Performance wise, the improvements are here, as one can check with the
test program provided:

getrandom(,,GRND_TIMESTAMP) test
getrandom() support GRND_TIMESTAMP
found getrandom() in vDSO at 0x7ffc3efccc60
== direct syscall getrandom(), 16777216 u32, 2.866324020 s, 5.853 M u32/s, 170.846 ns/u32
== direct vDSO getrandom(), 16777216 u32, 2.883473280 s, 5.818 M u32/s, 171.868 ns/u32
== pooled syscall getrandom(), 16777216 u32, 1.152421219 s, 14.558 M u32/s, 68.690 ns/u32, (0 bytes discarded)
== pooled vDSO getrandom(), 16777216 u32, 0.162477863 s, 103.258 M u32/s, 9.684 ns/u32, (0 bytes discarded)
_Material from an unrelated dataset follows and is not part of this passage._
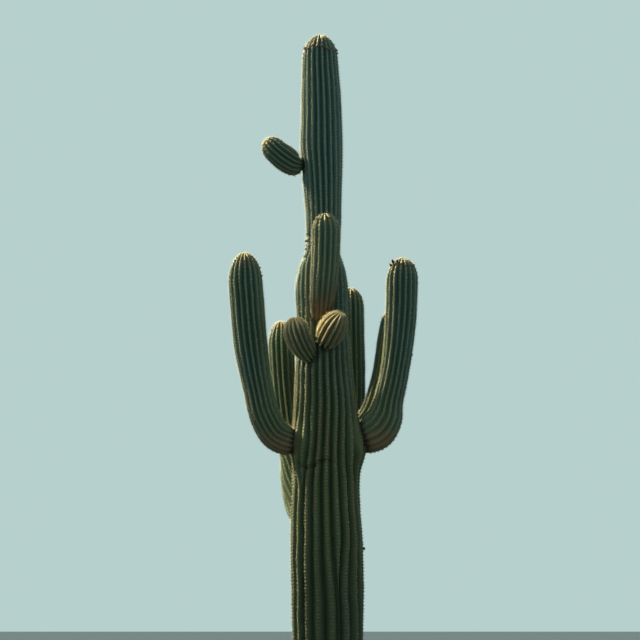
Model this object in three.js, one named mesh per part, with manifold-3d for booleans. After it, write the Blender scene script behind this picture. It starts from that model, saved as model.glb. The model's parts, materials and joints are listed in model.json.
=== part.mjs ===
// A saguaro cactus with a ribbed trunk, six upright arms and three young ones.
// Millimetres, +Z up. The origin is the middle of the flat cut at ground level, and -Y is the front.
import * as THREE from "three";
import { mergeVertices } from "three/addons/utils/BufferGeometryUtils.js";
import Module from "manifold-3d";

const wasm = await Module();
wasm.setup();

const GAP = 0.4; // clearance between pieces that touch
const WELD = 0.001; // points nearer than this are one
const SKIN = { color: 0x3f5240, roughness: 0.8, metalness: 0 };

// A rib of the section, as [share of the pitch, share of the depth]: a valley, then one or two crest points.
const BROAD_RIB = [
  [0, 1],
  [0.32, 0.08],
  [0.68, 0.08],
];
const SHARP_RIB = [
  [0, 1],
  [0.5, 0],
];
const DOME_ANGLES = [28, 50, 68, 81].map(THREE.MathUtils.degToRad); // rings of a rounded tip

// Stations of every limb are [x, y, z, radius over the rib crests], and its rings lie at most ringStep apart.
const TRUNK = {
  ribs: 24,
  ribDepth: 26,
  ringStep: 300,
  stations: [
    [0, 0, 0, 278],
    [2, 0, 120, 260],
    [4, 0, 600, 264],
    [0, 0, 1450, 285],
    [-4, 0, 1780, 285],
    [-12, 0, 2150, 268],
    [-13, 0, 2450, 260],
    [-13, 0, 2770, 254],
    [-24, 0, 3120, 231],
    [-37, 0, 3560, 207],
    [-43, 0, 3880, 206],
    [-43, 0, 3990, 184],
    [-39, 0, 4110, 143],
    [-29, 0, 4340, 142],
    [-36, 0, 4640, 155],
    [-45, 0, 4920, 173],
    [-46, 0, 5300, 165],
    [-56, 0, 5710, 147],
  ],
  tip: [-56, 0, 5922],
};

// The arms start inside the trunk. A bent arm is divided, at the station called bend, into elbow and upright.
const ARM_RING_STEP = 220;
const ARMS = [
  {
    name: "arm_left",
    ribs: 17,
    ribDepth: 20,
    bend: 4,
    stations: [
      [-150, -30, 2592, 90],
      [-290, -67, 2594, 118],
      [-404, -90, 2640, 123],
      [-474, -94, 2748, 124],
      [-546, -95, 3000, 119],
      [-594, -95, 3266, 132],
      [-652, -95, 3850, 137],
    ],
    tip: [-660, -95, 4093],
  },
  {
    name: "arm_right",
    ribs: 16,
    ribDepth: 20,
    bend: 5,
    stations: [
      [150, 0, 2600, 110],
      [290, 0, 2628, 140],
      [385, 0, 2680, 160],
      [452, 0, 2775, 147],
      [482, 0, 2900, 122],
      [520, 0, 3060, 115],
      [591, 0, 3600, 126],
      [601, 0, 3880, 129],
    ],
    tip: [610, 0, 4068],
  },
  {
    name: "arm_rear_left",
    ribs: 14,
    ribDepth: 17,
    bend: 4,
    stations: [
      [-100, 110, 1905, 85],
      [-170, 190, 1985, 104],
      [-225, 252, 2110, 115],
      [-258, 285, 2270, 114],
      [-272, 298, 2470, 107],
      [-308, 297, 2700, 103],
      [-352, 293, 3060, 105],
      [-373, 290, 3400, 107],
    ],
    tip: [-375, 290, 3598],
  },
  {
    name: "arm_rear_right",
    ribs: 15,
    ribDepth: 17,
    bend: 4,
    stations: [
      [0, 150, 2290, 85],
      [45, 340, 2300, 100],
      [126, 480, 2365, 110],
      [180, 545, 2490, 113],
      [196, 560, 2700, 112],
      [198, 560, 3748, 113],
    ],
    tip: [199, 560, 3918],
  },
  {
    name: "arm_far_right",
    ribs: 14,
    ribDepth: 16,
    bend: 3,
    stations: [
      [60, 115, 2625, 70],
      [138, 262, 2635, 80],
      [228, 350, 2700, 92],
      [352, 374, 2840, 97],
      [430, 376, 3030, 100],
      [532, 376, 3560, 102],
    ],
    tip: [549, 376, 3712],
  },
  {
    name: "arm_front",
    ribs: 14,
    ribDepth: 17,
    bend: 3,
    stations: [
      [-50, -100, 3586, 70],
      [-46, -225, 3592, 80],
      [-40, -315, 3650, 94],
      [-30, -350, 3760, 104],
      [-14, -355, 4000, 112],
      [-9, -355, 4205, 114],
    ],
    tip: [-16, -355, 4362],
  },
  {
    name: "bud_left",
    ribs: 15,
    ribDepth: 15,
    stations: [
      [-112, -90, 3238, 60],
      [-166, -205, 3288, 86],
      [-214, -275, 3362, 102],
      [-240, -298, 3430, 103],
    ],
    tip: [-262, -312, 3542],
  },
  {
    name: "bud_right",
    ribs: 14,
    ribDepth: 15,
    stations: [
      [-22, -110, 3380, 60],
      [0, -230, 3392, 90],
      [24, -318, 3424, 107],
      [46, -368, 3462, 108],
    ],
    tip: [108, -436, 3560],
  },
  {
    name: "arm_high_left",
    ribs: 15,
    ribDepth: 15,
    stations: [
      [-110, -15, 4825, 50],
      [-195, -30, 4832, 58],
      [-250, -40, 4828, 91],
      [-315, -46, 4862, 105],
      [-412, -50, 4938, 101],
    ],
    tip: [-500, -50, 5036],
  },
];

// Where the trunk swells to carry an arm: degrees from +X, height, swell, half-width in degrees, half-height.
const SHOULDERS = [
  [-14, 2572, 84, 34, 170],
  [200, 2585, 56, 30, 120],
  [134, 1990, 34, 26, 150],
  [-88, 3500, 16, 30, 110],
  [184, 4830, 8, 30, 90],
];

const point = (row) => new THREE.Vector3(row[0], row[1], row[2]);
const middle = (ring) => ring.reduce((sum, p) => sum.add(p), new THREE.Vector3()).divideScalar(ring.length);

// The smooth row at a distance along the stations: cubic pieces that share their slope where they meet.
function curveThrough(stations) {
  const steps = stations.slice(1).map((row, i) => point(row).distanceTo(point(stations[i])));
  const reach = steps.reduce((sums, step) => [...sums, sums.at(-1) + step], [0]);
  const rates = steps.map((step, i) => stations[i].map((value, k) => (stations[i + 1][k] - value) / step));
  const slope = (i, k) => {
    if (i === 0) return rates[0][k];
    if (i === steps.length) return rates[i - 1][k];
    return (rates[i - 1][k] * steps[i] + rates[i][k] * steps[i - 1]) / (steps[i - 1] + steps[i]);
  };
  const at = (distance) => {
    const next = reach.findIndex((r) => r > distance);
    const piece = next < 0 ? steps.length - 1 : next - 1;
    const f = (Math.min(distance, reach.at(-1)) - reach[piece]) / steps[piece];
    const rise = f * f * (3 - 2 * f);
    const lead = f * (1 - f) ** 2 * steps[piece];
    const trail = f * f * (f - 1) * steps[piece];
    return stations[piece].map((value, k) => {
      const straight = value + (stations[piece + 1][k] - value) * rise;
      return straight + slope(piece, k) * lead + slope(piece + 1, k) * trail;
    });
  };
  return { reach, at };
}

// Distances of the rings: every station, and even steps between stations that are far apart.
function ringDistances(reach, ringStep) {
  const between = reach.slice(1).map((end, i) => {
    const parts = Math.ceil((end - reach[i]) / ringStep);
    return Array.from({ length: parts }, (_, k) => reach[i] + ((end - reach[i]) * (k + 1)) / parts);
  });
  return [0, ...between.flat()];
}

// Polar points [bearing, share of the rib depth] of a section with that many ribs.
function ribSection(ribs, rib) {
  const pitch = (2 * Math.PI) / ribs;
  return Array.from({ length: ribs }, (_, i) => rib.map(([share, dip]) => [(i + share) * pitch, dip])).flat();
}

// A closed solid over rings of equal point count, shut by a fan to a point at each end.
function loft(rings, start, end) {
  const count = rings[0].length;
  const points = [...rings.flat(), start, end];
  const [startIndex, endIndex] = [points.length - 2, points.length - 1];
  const last = (rings.length - 1) * count;
  const faces = [];
  for (let i = 0; i < count; i++) {
    const j = (i + 1) % count;
    faces.push(startIndex, j, i);
    for (let k = 0; k < last; k += count) {
      faces.push(k + i, k + j, k + count + j);
      faces.push(k + i, k + count + j, k + count + i);
    }
    faces.push(endIndex, last + i, last + j);
  }
  const geometry = new THREE.BufferGeometry().setFromPoints(points);
  geometry.setIndex(faces);
  return geometry;
}

function toSolid(geometry) {
  const merged = mergeVertices(geometry, WELD);
  const vertProperties = merged.attributes.position.array;
  const triVerts = new Uint32Array(merged.index.array);
  return new wasm.Manifold(new wasm.Mesh({ numProp: 3, vertProperties, triVerts }));
}

function toGeometry(solid) {
  const { vertProperties, triVerts } = solid.getMesh();
  const geometry = new THREE.BufferGeometry();
  geometry.setAttribute("position", new THREE.BufferAttribute(vertProperties, 3));
  geometry.setIndex(new THREE.BufferAttribute(triVerts, 1));
  return geometry;
}

// How far the trunk swells out at a bearing and height.
function shoulderSwell(bearing, z) {
  return SHOULDERS.reduce((sum, [atDegrees, atZ, swell, halfDegrees, halfZ]) => {
    const turn = bearing - THREE.MathUtils.degToRad(atDegrees);
    const away = Math.atan2(Math.sin(turn), Math.cos(turn)) / THREE.MathUtils.degToRad(halfDegrees);
    return sum + swell * Math.exp(-(away ** 2) - ((z - atZ) / halfZ) ** 2);
  }, 0);
}

// The trunk as level rings, grown outwards by the given clearance.
function trunkGeometry(grow) {
  const { stations, tip, ribs, ribDepth, ringStep } = TRUNK;
  const section = ribSection(ribs, BROAD_RIB);
  const ring = ([x, y, z, radius], depth) =>
    section.map(([bearing, dip]) => {
      const r = radius - depth * dip + shoulderSwell(bearing, z) + grow;
      return new THREE.Vector3(x + r * Math.cos(bearing), y + r * Math.sin(bearing), z);
    });
  const { reach, at } = curveThrough(stations);
  const rings = ringDistances(reach, ringStep).map((distance) => ring(at(distance), ribDepth));
  const [x, y, z, radius] = stations.at(-1);
  for (const angle of DOME_ANGLES) {
    const height = z + (tip[2] - z) * Math.sin(angle);
    rings.push(ring([x, y, height, radius * Math.cos(angle)], ribDepth * Math.cos(angle)));
  }
  return loft(rings, point(stations[0]), point(tip));
}

// The rings of an arm, square to its axis and carried along without twist, and which of them is at the bend.
function armRings({ stations, tip, ribs, ribDepth, bend }) {
  const section = ribSection(ribs, SHARP_RIB);
  const { reach, at } = curveThrough(stations);
  const distances = ringDistances(reach, ARM_RING_STEP);
  const axis = (distance) => point(at(distance));
  const heading = point(tip).sub(point(stations.at(-1))).normalize();
  const side = new THREE.Vector3().crossVectors(axis(1).sub(axis(0)), new THREE.Vector3(0, 0, 1));
  const ring = (centre, direction, radius, depth) => {
    side.addScaledVector(direction, -side.dot(direction)).normalize();
    const across = new THREE.Vector3().crossVectors(direction, side);
    return section.map(([bearing, dip]) => {
      const r = radius - depth * dip;
      const out = side.clone().multiplyScalar(r * Math.cos(bearing));
      return out.addScaledVector(across, r * Math.sin(bearing)).add(centre);
    });
  };
  const rings = distances.map((distance) => {
    const direction = axis(distance + 1).sub(axis(Math.max(0, distance - 1)));
    const along = distance < reach.at(-1) ? direction.normalize() : heading;
    return ring(axis(distance), along, at(distance)[3], ribDepth);
  });
  const [last, radius] = [point(stations.at(-1)), stations.at(-1)[3]];
  for (const angle of DOME_ANGLES) {
    const centre = last.clone().lerp(point(tip), Math.sin(angle));
    rings.push(ring(centre, heading, radius * Math.cos(angle), ribDepth * Math.cos(angle)));
  }
  return { rings, bendRing: bend ? distances.indexOf(reach[bend]) : 0 };
}

// The solids of one arm, trimmed clear of the trunk: elbow and upright, or one piece if it doesn't bend.
function armPieces(arm, trunkSpace) {
  const { rings, bendRing } = armRings(arm);
  const tip = point(arm.tip);
  const trim = (geometry) => toGeometry(toSolid(geometry).subtract(trunkSpace));
  if (!bendRing) return [[arm.name, trim(loft(rings, middle(rings[0]), tip))]];
  const lower = rings.slice(0, bendRing + 1);
  const clear = middle(rings[bendRing + 1]).sub(middle(rings[bendRing - 1])).setLength(GAP);
  const upper = [lower.at(-1).map((p) => p.clone().add(clear)), ...rings.slice(bendRing + 1)];
  return [
    [`${arm.name}_elbow`, trim(loft(lower, middle(lower[0]), middle(lower.at(-1))))],
    [`${arm.name}_upright`, loft(upper, middle(upper[0]), tip)],
  ];
}

function addMesh(group, name, geometry) {
  const mesh = new THREE.Mesh(geometry, new THREE.MeshStandardMaterial(SKIN));
  mesh.name = name;
  group.add(mesh);
}

const cactus = new THREE.Group();
addMesh(cactus, "trunk", trunkGeometry(0));
const trunkSpace = toSolid(trunkGeometry(GAP));
for (const arm of ARMS) {
  for (const [name, geometry] of armPieces(arm, trunkSpace)) addMesh(cactus, name, geometry);
}

export default cactus;
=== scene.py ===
"""A saguaro cactus: its ribbed skin, felted spine clusters and dried husks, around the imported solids."""
import json
import math

import bpy
import numpy as np
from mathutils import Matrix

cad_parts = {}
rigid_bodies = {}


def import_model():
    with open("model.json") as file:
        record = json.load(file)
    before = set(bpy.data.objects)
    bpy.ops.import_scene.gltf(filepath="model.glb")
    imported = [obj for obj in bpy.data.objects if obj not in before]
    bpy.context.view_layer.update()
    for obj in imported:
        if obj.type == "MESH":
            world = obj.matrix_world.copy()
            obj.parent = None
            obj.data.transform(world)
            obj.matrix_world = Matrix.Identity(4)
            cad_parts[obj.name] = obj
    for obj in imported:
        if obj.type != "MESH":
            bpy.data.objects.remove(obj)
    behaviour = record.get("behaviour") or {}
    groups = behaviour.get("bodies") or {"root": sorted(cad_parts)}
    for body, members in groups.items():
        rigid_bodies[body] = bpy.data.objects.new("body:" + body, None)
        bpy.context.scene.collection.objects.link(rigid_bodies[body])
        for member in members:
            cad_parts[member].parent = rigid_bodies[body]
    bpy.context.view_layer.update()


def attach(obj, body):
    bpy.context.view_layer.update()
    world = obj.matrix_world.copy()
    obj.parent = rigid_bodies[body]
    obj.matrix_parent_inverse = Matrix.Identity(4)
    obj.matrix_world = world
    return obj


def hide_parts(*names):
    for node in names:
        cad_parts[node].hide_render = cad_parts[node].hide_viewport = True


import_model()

TAU = 2 * math.pi
BODY = "root"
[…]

With the requirement to mlock() the memory page(s) used to buffer
getrandom() output, I'm not sure userspace could afford to allocate
4KBytes per thread, before being hit by RLIMIT_MEMLOCK (or worse,
OOM killer). Thus, some form of sharing between threads would be
needed, which would require locking, reducing the performances
shown above.

Also I haven't studied the security impact of making the kernel base
CSPRNG seed generation available to userspace. It can be made more
opaque if needed.

Regards.

[1] https://lore.kernel.org/all/20230101162910.710293-1-Jason@xxxxxxxxx/
[2] https://lore.kernel.org/all/20230101162910.710293-3-Jason@xxxxxxxxx/

Jason A. Donenfeld (2):
random: introduce generic vDSO getrandom(,, GRND_TIMESTAMP) fast path
x86: vdso: Wire up getrandom() vDSO implementation.

Yann Droneaud (2):
random: introduce getrandom() GRND_TIMESTAMP
testing: add a getrandom() GRND_TIMESTAMP vDSO demonstration/benchmark

MAINTAINERS | 1 +
arch/x86/Kconfig | 1 +
arch/x86/entry/vdso/Makefile | 3 +-
arch/x86/entry/vdso/vdso.lds.S | 2 +
arch/x86/entry/vdso/vgetrandom.c | 17 +
arch/x86/include/asm/vdso/getrandom.h | 42 +++
arch/x86/include/asm/vdso/vsyscall.h | 2 +
arch/x86/include/asm/vvar.h | 16 +
drivers/char/random.c | 52 ++-
include/linux/random.h | 31 ++
include/uapi/linux/random.h | 2 +
include/vdso/datapage.h | 9 +
lib/vdso/Kconfig | 5 +
lib/vdso/getrandom.c | 51 +++
tools/testing/crypto/getrandom/Makefile | 4 +
.../testing/crypto/getrandom/test-getrandom.c | 307 ++++++++++++++++++
16 files changed, 543 insertions(+), 2 deletions(-)
create mode 100644 arch/x86/entry/vdso/vgetrandom.c
create mode 100644 arch/x86/include/asm/vdso/getrandom.h
create mode 100644 lib/vdso/getrandom.c
create mode 100644 tools/testing/crypto/getrandom/Makefile
create mode 100644 tools/testing/crypto/getrandom/test-getrandom.c

--
2.37.2